Our build scripts get tested a dozen times a day and cannot tolerate half-assed broken build scripts.
Our deployment pipeline (after verifying the image is good enough to be deployed) packs the docker image into a machine image along with several other containers. The machine image is then deployed to staging. If the machine image passes staging, it goes to production. If there is an issue which has hit production exclusively (it has happened only a handful of times,) it is simply an issue of rolling back to the previous machine image.
Well, it gets you a step closer to accurately mimicking production.
>It also doesn't "cover up" broken build scripts.
That seems to be what that 'build once' rule is for. If your building process isn't risky, why the need to prohibit running it twice?
Just because I can install the operating system doesn't mean I want to do this on every deploy of an application.
Agree and add that Python's paths (forget what they're called) (as well as Java CLASSPATHS) have been a problem for me on occasion too which means Docker would probably help with all these types of path issues.
Also, how do you manage your containers in production?
I'm not terribly fond of using environment variables for configuration, personally.
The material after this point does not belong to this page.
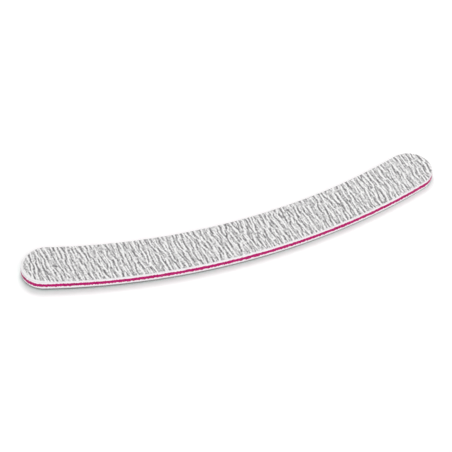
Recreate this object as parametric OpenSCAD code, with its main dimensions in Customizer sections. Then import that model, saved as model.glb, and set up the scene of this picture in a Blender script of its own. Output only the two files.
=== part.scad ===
// Curved laminated nail file: a plastic core with foam and an abrasive sheet bonded to each face.
// Millimetres, +Z up. The origin is under the middle of the board's box, on the surface it lies on.
// The long side runs along X, and the hollow side of the bend faces +Y.

/* [Outline] */
// Length of the board in a straight line from tip to tip
board_length = 178; // [120:1:200]
// Width of the band across the bend, and of the round tips
board_width = 19.2; // [12:0.1:26]
// Radius of the bend, to the middle of the band
bend_radius = 252; // [180:1:500]

/* [Core] */
// Thickness of the plastic core
core_thickness = 1.3; // [0.6:0.1:2]
// Width of the bevel that the cutting die leaves on both arrises of the core
core_arris = 0.08; // [0.02:0.01:0.2]

/* [Foam] */
// Thickness of the upper foam pad
upper_foam_thickness = 0.9; // [0.5:0.1:2]
// Thickness of the lower foam pad
lower_foam_thickness = 0.9; // [0.5:0.1:2]
// Depth of the hollow in the cut edge of the foam, which was squeezed under the die
foam_hollow = 0.08; // [0.02:0.01:0.2]

/* [Adhesive] */
// Thickness of the film between the core and each foam pad
core_film_thickness = 0.05; // [0.03:0.01:0.15]
// Thickness of the film between each foam pad and its paper
paper_film_thickness = 0.05; // [0.03:0.01:0.15]
// Distance that each film stays back from the edge of the board
film_setback = 0.12; // [0.02:0.01:0.5]

/* [Abrasive sheets] */
// Thickness of each sheet's backing paper
paper_thickness = 0.2; // [0.1:0.01:0.4]
// Thickness of the coarse coat of grit on the upper face
upper_grit_thickness = 0.17; // [0.08:0.01:0.3]
// Thickness of the fine coat of grit on the lower face
lower_grit_thickness = 0.13; // [0.08:0.01:0.3]
// Distance that the brittle coats of grit stay back from the edge of the paper
grit_setback = 0.1; // [0.02:0.01:0.5]
// Distance that each sheet ends short of the board at both tips
sheet_tip_setback = 0.2; // [0.05:0.05:1]

/* [Hidden] */

// The bend is drawn finer than the tips, because its radius is many times theirs
bend_steps = 720;
tip_steps = 96;

tip_radius = board_width / 2;

// Where a tip's centre lies on the bend, as an angle from the middle of the board
function tip_angle(short_by) = asin((board_length / 2 - tip_radius - short_by) / bend_radius);

// How far the centres of the tips stand off the middle of the band, across the board
bend_rise = bend_radius * (1 - cos(tip_angle(0)));
bend_centre_y = bend_radius - bend_rise / 2;

// The layers from the table upwards, each one seated on the last
lower_paper_z = lower_grit_thickness;
lower_paper_film_z = lower_paper_z + paper_thickness;
lower_foam_z = lower_paper_film_z + paper_film_thickness;
lower_core_film_z = lower_foam_z + lower_foam_thickness;
core_z = lower_core_film_z + core_film_thickness;
upper_core_film_z = core_z + core_thickness;
upper_foam_z = upper_core_film_z + core_film_thickness;
upper_paper_film_z = upper_foam_z + upper_foam_thickness;
upper_paper_z = upper_paper_film_z + paper_film_thickness;
upper_grit_z = upper_paper_z + paper_thickness;

// Draws a layer from its cross-section, whose X runs across the band from its middle and whose Y
// is the height. A layer can end short of the board at both tips.
module layer(height, short_by = 0) {
    translate([0, 0, height])
        for (side = [0, 1])
            mirror([side, 0, 0])
                intersection() {
                    half_layer(tip_angle(short_by))
                        children();
                    left_half();
                }
}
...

That method requires either a startup shim or development work to make your program aware of the variables, and your container manager has to have access to all configuration values for the services it starts up.
Lots of people write their own scripts to do this; I wrote Tiller (http://github.com/markround/tiller) to standardise this usage pattern. While I have written a plugin to support storing values in a Zookeeper cluster, I tend to prefer to keep things in YAML files inside the container - at least, for small environments that don't change often. It just reduces a dependency on an external service, but I can see how useful it would be in larger, dynamic environments.
Management: We create AMIs using Packer. Packer runs a provisioning tool which downloads tho container and the configuration and sets up the process monitoring. It then builds a machine image, and then we launch new servers.